Planning The Future Of A Walloon Lake Family Cottage

A Walloon Lake cottage is often more than a second home. It can be the place where family stories repeat, traditions take root, and future decisions start to feel bigger than real estate alone. If you are thinking about what comes next for your cottage, this guide will help you organize the property, understand the local context, and weigh your options with more clarity. Let’s dive in.

Why Walloon Lake Feels Different

Walloon Lake is not just another vacation-home market. Local conservation and watershed groups frame it as a place worth protecting for future generations, which helps explain why so many owners think about stewardship alongside value.

That perspective fits the setting. Walloon Lake spans about 4,584 acres, has roughly 30.5 miles of shoreline, and reaches a maximum depth of 100 feet.

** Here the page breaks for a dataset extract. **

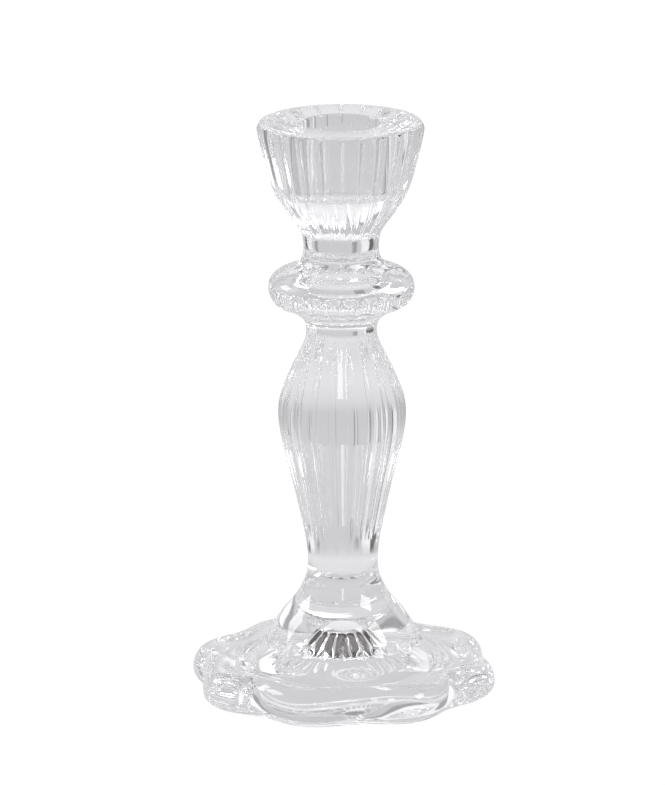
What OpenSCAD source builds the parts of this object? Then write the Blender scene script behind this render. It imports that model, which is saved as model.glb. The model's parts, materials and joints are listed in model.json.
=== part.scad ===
// Clear pressed-glass candlestick for one dinner candle.
// Six sections stand on each other along +Z: foot plate, pedestal, stem, collar, neck and
// candle cup. The origin is the middle of the resting plane. Lengths are in millimetres.

/* [Foot] */
// Radius of the foot at the top of a lobe
foot_r = 44.4; // [38:0.1:50]
// How far the notches between two lobes reach in
lobe_depth = 3.9; // [0:0.1:6]
// Number of lobes round the rim of the foot
lobes = 8; // [6:1:12]
// Height of the thick rounded rim of the foot
rim_h = 11; // [9:0.5:13]
// Height of the seat that the pedestal stands on
seat_h = 14.5; // [13:0.5:18]
// Radius of the foot's seat and of the pedestal's lower edge
seat_r = 22.8; // [21:0.1:25]
// Number of ribs in the crown of the hollow under the foot
hollow_ribs = 16; // [8:1:24]

/* [Pedestal] */
// Height of the pedestal
pedestal_h = 23.5; // [18:0.5:30]
// Height of the ribbed crown of the hollow, which reaches up into the pedestal
hollow_h = 15.8; // [15:0.1:17]

/* [Stem] */
// Height of the baluster stem
stem_h = 72.3; // [50:0.1:100]
// Largest radius of the stem
stem_r = 18.3; // [15:0.1:21]
// Radius of the narrow lower end of the stem, which is also the pedestal's top
waist_r = 10; // [8:0.1:11]
// Number of flutes round the stem
stem_flutes = 18; // [12:1:24]
// Depth of a flute where the stem is widest
stem_flute_depth = 0.65; // [0:0.05:1.3]

/* [Collar and neck] */
// Height of the collar
collar_h = 15.2; // [12:0.1:18]
// Largest radius of the collar
collar_r = 20.8; // [18:0.1:24]
// Number of teeth round the lower shoulder of the collar
collar_teeth = 24; // [12:1:32]
// Height of the neck
neck_h = 7.5; // [5:0.1:12]
// Radius of the narrowest part of the neck
neck_r = 10.7; // [9:0.1:11]

/* [Candle cup] */
// Height of the candle cup
cup_h = 34; // [32:0.5:42]
// Outer radius of the candle cup under its lip
cup_r = 23.8; // [20:0.1:27]
// Bore of the candle socket, for a 22 mm candle
socket_d = 22.6; // [20:0.1:24]
// Depth of the candle socket
socket_depth = 20; // [16:0.5:22]
// Number of flutes round the cup
cup_flutes = 24; // [16:1:36]
// Depth of a flute where the cup is widest
cup_flute_depth = 0.7; // [0:0.1:1.2]

/* [Hidden] */

pedestal_z = seat_h;
stem_z = pedestal_z + pedestal_h;
collar_z = stem_z + stem_h;
neck_z = collar_z + collar_h;
cup_z = neck_z + neck_h;
top_z = cup_z + cup_h;

crease_r = 10;           // narrowest radius of the stem, under the collar
collar_bottom_r = 11.6;  // where the collar meets the stem
collar_top_r = 12.6;     // where the collar meets the neck
cup_bottom_r = 10.9;     // where the neck meets the cup
base_inner_r = 27;       // inner radius of the ring that the foot rests on
plate_hollow_h = 10.4;   // height of the hollow round its crown
crown_r = 7.6;           // radius of the crown of the hollow
rib_depth = 0.8;         // depth of the ribs in the crown
flute_fullness = 4;      // how flat the middle of a flute of the stem or the cup is
stem_turn = -5;          // angle of an edge of a flute of the stem
tooth_depth = 0.85;      // depth of the notches between the collar's teeth
cup_flute_fade = 1.2;    // the cup's flutes reach their depth over this height
lip_r = 2.4;             // radius of the rounded lip of the cup
lip_steps = 4;           // rings along the quarter round of the lip
dish_depth = 0.5;        // the cup's top falls this much towards the socket
mouth_r = 0.8;           // rounding of the socket's mouth
eps = 0.01;
glass = [0.86, 0.91, 0.92, 0.55];
$fn = 96;

// ---- Curves ----

// A point on a Catmull-Rom curve between b and c.
function between(a, b, c, d, t) =
    0.5 * (2 * b + (c - a) * t + (2 * a - 5 * b + 4 * c - d) * t * t
        + (3 * b - a - 3 * c + d) * t * t * t);

// A smooth curve through the points p, with some steps from each to the next.
function smooth(p, steps) = [
    for (i = [0 : len(p) - 2], s = [0 : steps - 1])
        between(p[max(i - 1, 0)], p[i], p[i + 1], p[min(i + 2, len(p) - 1)], s / steps),
    p[len(p) - 1]
];

// Rises smoothly from 0 at a to 1 at b.
function ramp(x, a, b) = let (t = min(max((x - a) / (b - a), 0), 1)) t * t * (3 - 2 * t);

// How deep a flute is across its width: 0 at an edge and 1 in its middle, which is flatter the
// larger fullness is.
function flute(turns, fullness = 2) =
    let (t = turns - floor(turns)) 1 - pow(abs(2 * t - 1), fullness);

// Outlines of the sections from bottom to top, as [radius, height] pairs.
function pedestal_outline(steps) = smooth([
    [seat_r, 0], [0.902 * seat_r, 0.17 * pedestal_h], [0.75 * seat_r, 0.387 * pedestal_h],
    [0.62 * seat_r, 0.536 * pedestal_h], [1.14 * waist_r, 0.736 * pedestal_h],
    [1.02 * waist_r, 0.894 * pedestal_h], [waist_r, pedestal_h]], steps);
function stem_outline(steps) = smooth([
    [waist_r, 0], [1.035 * waist_r, 0.069 * stem_h], [0.7 * stem_r, 0.238 * stem_h],
    [0.85 * stem_r, 0.4 * stem_h], [0.968 * stem_r, 0.526 * stem_h], [stem_r, 0.6 * stem_h],
    [0.98 * stem_r, 0.664 * stem_h], [0.87 * stem_r, 0.747 * stem_h],
    [0.72 * stem_r, 0.83 * stem_h], [0.585 * stem_r, 0.9 * stem_h],
    [crease_r, 0.947 * stem_h], [1.07 * crease_r, 0.982 * stem_h], [collar_bottom_r, stem_h]], steps);
function collar_outline(steps) = smooth([
    [collar_bottom_r, 0], [0.73 * collar_r, 0.15 * collar_h], [0.923 * collar_r, 0.276 * collar_h],
    [collar_r, 0.533 * collar_h], [0.957 * collar_r, 0.737 * collar_h],
    [0.87 * collar_r, 0.842 * collar_h], [0.72 * collar_r, 0.928 * collar_h],
    [collar_top_r, collar_h]], steps);
function neck_outline(steps) = smooth([
    [collar_top_r, 0], [1.075 * neck_r, 0.16 * neck_h], [neck_r, 0.6 * neck_h],
    [cup_bottom_r, neck_h]], steps);
function cup_outline(steps) = smooth([
    [cup_bottom_r, 0], [0.508 * cup_r, 0.088 * cup_h], [0.647 * cup_r, 0.224 * cup_h],
    [0.773 * cup_r, 0.362 * cup_h], [0.853 * cup_r, 0.5 * cup_h], [0.929 * cup_r, 0.706 * cup_h],
    [0.981 * cup_r, 0.853 * cup_h], [cup_r, cup_h - lip_r]], steps);

// The quarter round from the cup's wall to its top.
function lip_outline() = [
    for (i = [1 : lip_steps]) let (a = 90 * i / lip_steps)
        [cup_r - lip_r * (1 - cos(a)), cup_h - lip_r * (1 - sin(a))]];

// The hollow under the foot, from the resting plane to the top of its crown.
function hollow_outline(steps) = smooth([
    [base_inner_r, -eps], [0.9 * base_inner_r, 0.23 * plate_hollow_h],
    [0.76 * base_inner_r, 0.48 * plate_hollow_h], [0.58 * base_inner_r, 0.72 * plate_hollow_h],
    [1.4 * crown_r, 0.93 * plate_hollow_h],
    [1.1 * crown_r, 1.02 * plate_hollow_h], [0.93 * crown_r, 0.76 * hollow_h],
    [0.76 * crown_r, 0.88 * hollow_h], [0.58 * crown_r, 0.97 * hollow_h],
    [0.4 * crown_r, hollow_h]], steps);

// The foot's outline from its outer resting edge over the rim to the seat. w is 1 on a lobe
// and 0 in a notch.
function foot_outline(w, steps) =
    let (r = foot_r - lobe_depth * (1 - w), crest = 0.86 * r)
    smooth([
        [0.925 * r, 0], [0.985 * r, 0.18 * rim_h], [r, 0.5 * rim_h], [0.955 * r, 0.86 * rim_h],
        [crest, rim_h], [0.79 * r, 0.88 * rim_h], [0.74 * r, 0.86 * rim_h],
        [seat_r + 4, 0.4 * seat_h + 0.576 * rim_h], [seat_r, seat_h]], steps);

// ---- Ringed solids ----

// A closed solid through rings of equal length, from the lowest or outermost to the last.
module ringed(rings) {
    n = len(rings[0]);
    last = len(rings) - 1;
    sides = [
        for (k = [0 : last - 1], i = [0 : n - 1])
            let (j = (i + 1) % n, a = k * n + i, b = k * n + j, c = b + n, d = a + n)
                each [[a, c, b], [a, d, c]]];
    bottom = [for (i = [0 : n - 1]) i];
    top = [for (i = [n - 1 : -1 : 0]) last * n + i];
    polyhedron(points = [for (ring = rings) each ring], faces = concat(sides, [bottom, top]));
}

// Rings along an outline. Flutes are cut between two heights and fade out over fade
// millimetres at both ends. Their depth is reached at the radius full_r and is in proportion to
// the radius. One edge of a flute lies at the angle turn.
function fluted_rings(
    outline, flutes, per_flute, depth, full_r, from, to, fade, fullness = 2, turn = 0) = [
    for (p = outline)
        let (share = ramp(p[1], from, from + fade) * (1 - ramp(p[1], to - fade, to)),
            cut = depth * share * p[0] / full_r)
            [for (i = [0 : flutes * per_flute - 1])
                let (a = turn + 360 * i / (flutes * per_flute),
                    r = p[0] - cut * flute(i / per_flute, fullness))
                        [r * cos(a), r * sin(a), p[1]]]];

// Rings of the cup. Its flutes end in arches in the rounding of the lip.
function cup_rings(outline, per_flute) = [
    for (p = outline)
        let (depth = cup_flute_depth * p[0] / cup_r * ramp(p[1], 0, cup_flute_fade),
            in_lip = max(p[1] - cup_h + lip_r, 0))
            [for (i = [0 : cup_flutes * per_flute - 1])
                let (cut = depth * flute(i / per_flute, flute_fullness),
                    a = 360 * i / (cup_flutes * per_flute),
                    r = p[0] - (in_lip > 0 ? max(cut - cup_r + p[0], 0) : cut))
                        [r * cos(a), r * sin(a), p[1]]]];

// The ribbed hollow that is cut out of the foot plate and the pedestal.
module hollow() {
    ringed(fluted_rings(hollow_outline(1), hollow_ribs, 6, rib_depth, crown_r,
        0.92 * plate_hollow_h, hollow_h, 0.16 * plate_hollow_h));
}

// ---- Sections ----

// Scalloped ring with a thick rim. It is open in the middle, under the pedestal.
module foot_plate() {
    per_lobe = 14;
    n = lobes * per_lobe;
    outlines = [
        for (i = [0 : n - 1]) foot_outline(0.5 + 0.5 * cos(360 * i / per_lobe), 2)];
    rings = [
        for (k = [0 : len(outlines[0]) - 1])
            [for (i = [0 : n - 1])
                let (a = 360 * i / n, p = outlines[i][k]) [p[0] * cos(a), p[0] * sin(a), p[1]]]];
    color(glass)
        difference() {
            ringed(rings);
            hollow();
        }
}

// Bell-shaped pedestal over the crown of the hollow.
module pedestal() {
    color(glass)
        difference() {
            translate([0, 0, pedestal_z])
                rotate_extrude() polygon(concat([[0, 0]], pedestal_outline(3), [[0, pedestal_h]]));
            hollow();
        }
}

// Fluted baluster with plain ends.
module stem() {
    color(glass)
        translate([0, 0, stem_z])
            ringed(fluted_rings(stem_outline(2), stem_flutes, 6, stem_flute_depth, stem_r,
                0.05 * stem_h, 0.94 * stem_h, 0.13 * stem_h, flute_fullness, stem_turn));
}

// Fat disc with teeth round its lower shoulder.
module collar() {
    color(glass)
        translate([0, 0, collar_z])
            ringed(fluted_rings(collar_outline(2), collar_teeth, 5, tooth_depth, collar_r,
                0.11 * collar_h, 0.64 * collar_h, 0.14 * collar_h));
}

// Plain waist between the collar and the cup.
module neck() {
    color(glass)
        translate([0, 0, neck_z])
            rotate_extrude() polygon(concat([[0, 0]], neck_outline(3), [[0, neck_h]]));
}

// The socket's mouth: a shallow fall from the lip and a rounded edge into the bore.
module mouth() {
    inner = socket_d / 2 + mouth_r;
    edge = top_z - dish_depth;
    rotate_extrude()
        polygon(concat(
            [[0, edge - mouth_r]],
            [for (a = [0 : 30 : 90])
                [inner - mouth_r * cos(a), edge - mouth_r * (1 - sin(a))]],
            [[cup_r - lip_r - 1, top_z + eps], [0, top_z + eps]]));
}

// Fluted cup with a rounded lip and the bore for the candle.
module candle_cup() {
    color(glass)
        difference() {
            translate([0, 0, cup_z])
                ringed(cup_rings(concat(cup_outline(2), lip_outline()), 6));
            translate([0, 0, top_z - socket_depth])
                cylinder(d = socket_d, h = socket_depth + 1);
            mouth();
        }
}

foot_plate();
pedestal();
stem();
collar();
neck();
candle_cup();
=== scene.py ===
import json
from math import cos, pi, radians, sin

import bpy
import numpy as np
from mathutils import Matrix, Vector


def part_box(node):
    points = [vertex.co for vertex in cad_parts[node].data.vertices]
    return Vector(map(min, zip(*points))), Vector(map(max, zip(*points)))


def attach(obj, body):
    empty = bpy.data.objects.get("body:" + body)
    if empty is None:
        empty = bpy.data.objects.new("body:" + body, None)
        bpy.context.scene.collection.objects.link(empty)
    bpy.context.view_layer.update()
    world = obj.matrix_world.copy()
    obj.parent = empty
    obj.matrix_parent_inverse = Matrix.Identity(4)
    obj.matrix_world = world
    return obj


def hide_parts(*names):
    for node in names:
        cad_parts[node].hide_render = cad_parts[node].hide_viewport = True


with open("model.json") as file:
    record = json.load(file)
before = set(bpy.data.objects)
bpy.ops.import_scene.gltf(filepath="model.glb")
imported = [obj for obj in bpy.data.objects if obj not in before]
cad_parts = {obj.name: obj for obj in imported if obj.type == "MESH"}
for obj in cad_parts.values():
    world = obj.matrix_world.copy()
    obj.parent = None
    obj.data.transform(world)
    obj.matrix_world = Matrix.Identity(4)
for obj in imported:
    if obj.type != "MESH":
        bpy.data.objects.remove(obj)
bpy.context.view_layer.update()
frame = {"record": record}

# Clear pressed-glass candlestick. Six glass pieces stand for the six CAD nodes. Each piece is a
# closed skin of rings round the Z axis. Lengths are in metres, and MM turns millimetres to metres.

MM = 0.001

# ---- Detail of the meshes ----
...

It also crosses multiple townships and two counties, so the right local office can vary by parcel even when the mailing address is Walloon Lake, MI 49796.

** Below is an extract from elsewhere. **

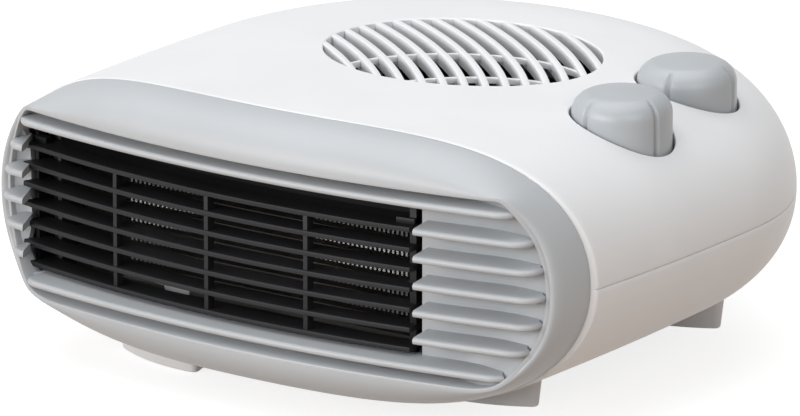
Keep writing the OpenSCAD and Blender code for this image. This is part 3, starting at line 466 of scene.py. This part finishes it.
# Feet
FEET = [(-57, -69, -14), (54, -44, 14), (57, 63, 14), (-57, 63, -14)]  # x, y, turn in degrees
FOOT_W, FOOT_BACK_W, FOOT_D, FOOT_R, FOOT_BOW = 38.0, 21.0, 24.0, 2.2, 60.0
FOOT_LEVELS = [(0, -1.0), (0.12, -0.55), (0.4, -0.2), (1.0, 0.0), (14.0, 1.5), (34.0, 2.0)]  # z, growth
BOW_STEPS, CORNER_STEPS = 12, 8
CORNER_TURN = 0.5  # radians from which a turn of the outline is a corner


def foot(cx, cy, turn):
    """A drafted foot with a bowed front, narrower at its back."""
    back_x, back_y = FOOT_BACK_W / 2 - FOOT_R, FOOT_D / 2 - FOOT_R
    core = [(-back_x, back_y), (back_x, back_y)]
    for k in range(BOW_STEPS + 1):
        x = mix(FOOT_W / 2 - FOOT_R, -FOOT_W / 2 + FOOT_R, k / BOW_STEPS)
        core.append((x, FOOT_BOW - FOOT_D / 2 - math.sqrt((FOOT_BOW - FOOT_R) ** 2 - x * x)))
    c, s = math.cos(math.radians(turn)), math.sin(math.radians(turn))
    rows = []
    for z, grow in FOOT_LEVELS:
        row = []
        for k, (x, y) in enumerate(core):
            before, after = core[k - 1], core[(k + 1) % len(core)]
            a0 = math.atan2(x - before[0], before[1] - y)
            a1 = math.atan2(after[0] - x, y - after[1])
            while a1 > a0 + 1e-6:
                a1 -= 2 * math.pi
            stops = [j / CORNER_STEPS for j in range(CORNER_STEPS + 1)] if a0 - a1 > CORNER_TURN else [0.5]
            for t in stops:
                a = mix(a0, a1, t)
                ex, ey = x + (FOOT_R + grow) * math.cos(a), y + (FOOT_R + grow) * math.sin(a)
                row.append((cx + ex * c - ey * s, cy + ex * s + ey * c, z))
        rows.append(row)
    return tube(rows)


make("feet", together([foot(*f) for f in FEET]), WHITE)
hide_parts("top_cover")
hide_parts("bottom_cover")

# Bezel ring
LIP_TOP, LIP_LOW = top_at(JOINT_Y) - LIP_DROP, under_at(JOINT_Y) + LIP_DROP
END_TOP, END_LOW = (64.5, 44.9, 1.4), (68.5, 40.9, 5.0)  # the lip's round ends: middle, radius, softness
LIP_SET, LIP_SET_X = 4.5, 95.0  # how far the lip sits back at its ends, and where that starts
LIP_FLAT = 0.3  # heights this near the lip's edge count as just inside it
LIP_HALVINGS = 24
PANEL_SINK = 1.0  # how far behind the lip the panel's ends lie
RIGHT_RISE, LEFT_RISE_MIN, LEFT_RISE_MAX = 27, 6, 12  # how far from its ends the panel comes forward


def soft_min(a, b, k):
    h = min(max(0.5 + 0.5 * (b - a) / k, 0), 1)
    return mix(b, a, h) - k * h * (1 - h)


def ease(t):
    t = min(max(t, 0), 1)
    return t * t * (3 - 2 * t)


def lip_reach(x, upper, inset=0.0):
    """Height of the lip above or below its middle line, at x."""
    (mid, r, soft), tall = (END_TOP, LIP_TOP - WIDE_Z) if upper else (END_LOW, SEAM_Z - LIP_LOW)
    over = max(abs(x) - mid, 0)
    return max(soft_min(tall - inset, math.sqrt(max((r - inset) ** 2 - over ** 2, 0)), soft), 0)


@functools.lru_cache(maxsize=None)
def lip_half_at(z, inset=0.0):
    """Half the width of the lip's opening at a height, found by halving."""
    upper = z > (WIDE_Z + SEAM_Z) / 2
    full, tall = (LIP_TOP - WIDE_Z, z - WIDE_Z) if upper else (SEAM_Z - LIP_LOW, SEAM_Z - z)
    tall = min(max(tall, 0), full - inset - LIP_FLAT)
    lo, hi = 0.0, LIP_HALF - inset
    for _ in range(LIP_HALVINGS):
        mid = (lo + hi) / 2
        lo, hi = (mid, hi) if lip_reach(mid, upper, inset) > tall else (lo, mid)
    return hi


def lip_y(x):
    return arc_y(x, FRONT_R) + LIP_SET * ease((abs(x) - LIP_SET_X) / (LIP_HALF - LIP_SET_X))


def panel_y(x, z):
    """The panel follows the arc by the window and comes forward to the lip at its ends."""
    end = lip_half_at(z)
    if x > 0:
        start = end - RIGHT_RISE
    else:
        start = max(min(-WINDOW_X0, end - LEFT_RISE_MIN), end - LEFT_RISE_MAX)
    forward = ease((abs(x) - start) / (end - start))
    return mix(arc_y(min(abs(x), end), PANEL_R), lip_y(end) + PANEL_SINK, forward)


# Shares of the half width at which the ring has points: close together round its ends
END_STEP, QUARTER_STEPS = 2.5, 22
END_ANGLES = [0, 1.2] + [END_STEP * k for k in range(1, QUARTER_STEPS)]
QUARTER = [(END_TOP[0] + END_TOP[1] * math.cos(math.radians(a))) / LIP_HALF for a in END_ANGLES]
QUARTER += [QUARTER[-1] * (1 - k / QUARTER_STEPS) for k in range(1, QUARTER_STEPS)]
HALF = QUARTER + [0.0] + [-s for s in reversed(QUARTER)]


def bezel_loop(share, inset, r=None, depth=None):
    """One loop of the bezel: share 0 lies on its outer rim and 1 on its lip.

    The loop follows an arc of radius r, or lies at a depth behind the panel's face.
    """
    pts = []
    for half in (1, -1):
        upper = half > 0
        edge = WIDE_Z if upper else SEAM_Z
        tall = top_at(JOINT_Y) - WIDE_Z if upper else SEAM_Z - under_at(JOINT_Y)
        for s in HALF:
            outer = (tall - inset) * rise(s, SIDE_FORM if upper else UNDER_FORM)
            lip = lip_reach(s * (LIP_HALF - inset), upper, inset)
            x = half * s * (mix(JOINT_HALF, LIP_HALF, share) - inset)
            z = edge + half * mix(outer, lip, share)
            if depth is not None:
                pts.append((x, panel_y(x, z) + depth, z))
            else:
                pts.append((x, arc_y(x, r) + (lip_y(x) - arc_y(x, FRONT_R)) * share ** 2, z))
    return pts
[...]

There is also a strong local history of summer cottages and family continuity here. The well-known Hemingway family cottage, Windemere, was built in 1900 as a summer retreat, and Ernest Hemingway spent his summers there through age 21. That kind of long-view history helps explain why planning for a Walloon Lake cottage often feels like planning for a legacy.

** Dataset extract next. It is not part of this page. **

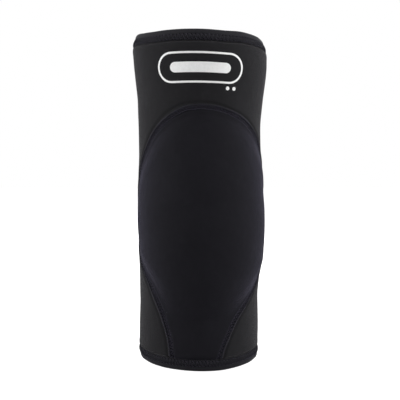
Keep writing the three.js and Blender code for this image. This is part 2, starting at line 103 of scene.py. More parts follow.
# Middle line of the pad panel: (z, arc).
PANEL_DRIFT = [
    (-117, -2.4), (-110, -2.2), (-102, -1.7), (-94, -0.6), (-87, 0.2), (-80, 1.3), (-74, 2.9),
    (-68.3, 4.7), (-62.6, 6.3), (-57, 7.2), (-51.2, 7.6), (-45.5, 7.7), (-39.1, 7.3), (-31.9, 6.9),
    (-18, 6.8), (0, 6.5), (14.9, 6.4), (34.8, 6.7), (46.5, 6.6), (51.5, 6.2), (56, 5.5),
    (59.8, 4.6), (63, 3), (65.2, 1.7), (66.1, 1.2)]
# Sideways shift of the axis: (z, x).
LEAN = [
    (-117, -0.9), (-108, -1.1), (-100, -0.95), (-88, -0.85), (-76, -0.8), (-70, -0.9),
    (-64, -0.7), (-57, -0.35), (-45, -0.1), (-15, 0.0), (25, 0.0), (44, -0.3), (56, -0.45),
    (62, -0.33), (68, -0.1), (74, 0.13), (92, 0.27), (98, 0.2), (104, -0.05), (110, -0.4),
    (117, -0.6)]
# Slope of each level, down towards +x: (z, degrees).
TILT = [(-117, 0.4), (-60, 0.2), (0, 0.0), (50, 0.25), (90, 0.8), (117, 0.92)]
# The rims aren't quite level. Rise of each rim: (arc, z).
RIM_TOP = [
    (-145, 0.7), (-118, 1.1), (-98, 1.9), (-82, 2.7), (-70, 3.0), (-62, 3.0), (-55, 2.6),
    (-46, 1.5), (-32, 0.5), (0, 0.35), (16, 0.2), (32, 1.05), (50, 1.05), (62, 0.7), (76, 0.45),
    (100, 0.5), (145, 0.7)]
RIM_LOW = [
    (-145, -0.2), (-90, -0.2), (-64, -0.6), (-50, -0.25), (-20, -0.08), (4, -0.25), (16, -0.42),
    (35, -0.05), (52, -0.1), (64, -0.5), (90, -0.6), (145, -0.2)]


# ---------------------------------------------------------------- curves
def monotone(table):
    """Monotone cubic through (x, y) pairs sorted by x, for arrays."""
    x = np.array([p[0] for p in table], float)
    y = np.array([p[1] for p in table], float)
    slope = np.diff(y) / np.diff(x)
    tangent = np.empty(len(x))
    tangent[0], tangent[-1] = slope[0], slope[-1]
    before, after = slope[:-1], slope[1:]
    # The branch not taken may divide by zero.
    with np.errstate(divide="ignore", invalid="ignore"):
        tangent[1:-1] = np.where(before * after <= 0, 0.0, 2 * before * after / (before + after))

    def curve(value):
        value = np.clip(np.asarray(value, float), x[0], x[-1])
        i = np.clip(np.searchsorted(x, value, side="right") - 1, 0, len(x) - 2)
        width = x[i + 1] - x[i]
        t = (value - x[i]) / width
        return (y[i] * (1 + 2 * t) * (1 - t) ** 2 + width * tangent[i] * t * (1 - t) ** 2
                + y[i + 1] * t * t * (3 - 2 * t) + width * tangent[i + 1] * t * t * (t - 1))
    return curve


def step(start, end, value):
    """Smooth step from 0 at start to 1 at end."""
    t = np.clip((np.asarray(value, float) - start) / (end - start), 0, 1)
    return t * t * (3 - 2 * t)


def bump(value, centre, width):
    return np.exp(-(((np.asarray(value, float) - centre) / width) ** 2))


def catmull_rom(points, per):
    """Smooth curve through the points, with per steps between neighbours."""
    p = np.array(points, float)
    p = np.vstack([2 * p[0] - p[1], p, 2 * p[-1] - p[-2]])
    t = np.linspace(0, 1, per, endpoint=False)[:, None]
    out = []
    for i in range(1, len(p) - 2):
        a, b, c, d = p[i - 1], p[i], p[i + 1], p[i + 2]
        out.append(0.5 * ((2 * b) + (c - a) * t + (2 * a - 5 * b + 4 * c - d) * t ** 2
                          + (3 * b - a - 3 * c + d) * t ** 3))
    out.append(p[-2][None])
    return np.vstack(out)


def segment_lengths(line):
    return np.hypot(*np.diff(line, axis=0).T)


def distances(line):
    """Distance along the line to each of its points."""
    return np.r_[0, np.cumsum(segment_lengths(line))]


def resample(line, spacing):
    dist = distances(line)
    count = max(2, int(round(dist[-1] / spacing)))
    t = np.linspace(0, dist[-1], count + 1)
    return np.stack([np.interp(t, dist, line[:, 0]), np.interp(t, dist, line[:, 1])], 1)


def along(line, t):
    """Position and flat normal on a line at distances t along it."""
    dist = distances(line)

    def at(t):
        return np.stack([np.interp(t, dist, line[:, 0]), np.interp(t, dist, line[:, 1])], -1)
    reach = 0.6
    tangent = at(t + reach) - at(t - reach)
    tangent /= np.maximum(np.hypot(tangent[..., 0], tangent[..., 1]), 1e-9)[..., None]
    return at(t), np.stack([-tangent[..., 1], tangent[..., 0]], -1)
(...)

Start With the Cottage Story

Before you decide whether to keep, update, sell, or pass down the property, start by documenting what you have. This step is practical, but it is also one of the best ways to preserve the meaning of the cottage for the next chapter.

Create a simple property archive that gathers the facts and the family story in one place. You do not need anything fancy. A well-organized digital folder and a physical binder can go a long way.

What to include in your archive

  • Family photos of the cottage over the years
  • A timeline of major changes and additions
  • Renovation dates and contractor information
  • Maintenance records and seasonal care notes
  • Old surveys and site plans
  • Deed-related records and tax information
  • Notes about traditions, gatherings, or features that matter to your family

This archive can make the cottage easier to understand if you keep it, prepare it for a future sale, or begin a generational transition. It also helps your agent, contractor, surveyor, or advisor get up to speed faster.

Build a Factual Property File

Once you have the family side organized, gather the official records. This gives you a clearer picture of the property as an asset, not just a memory-filled place.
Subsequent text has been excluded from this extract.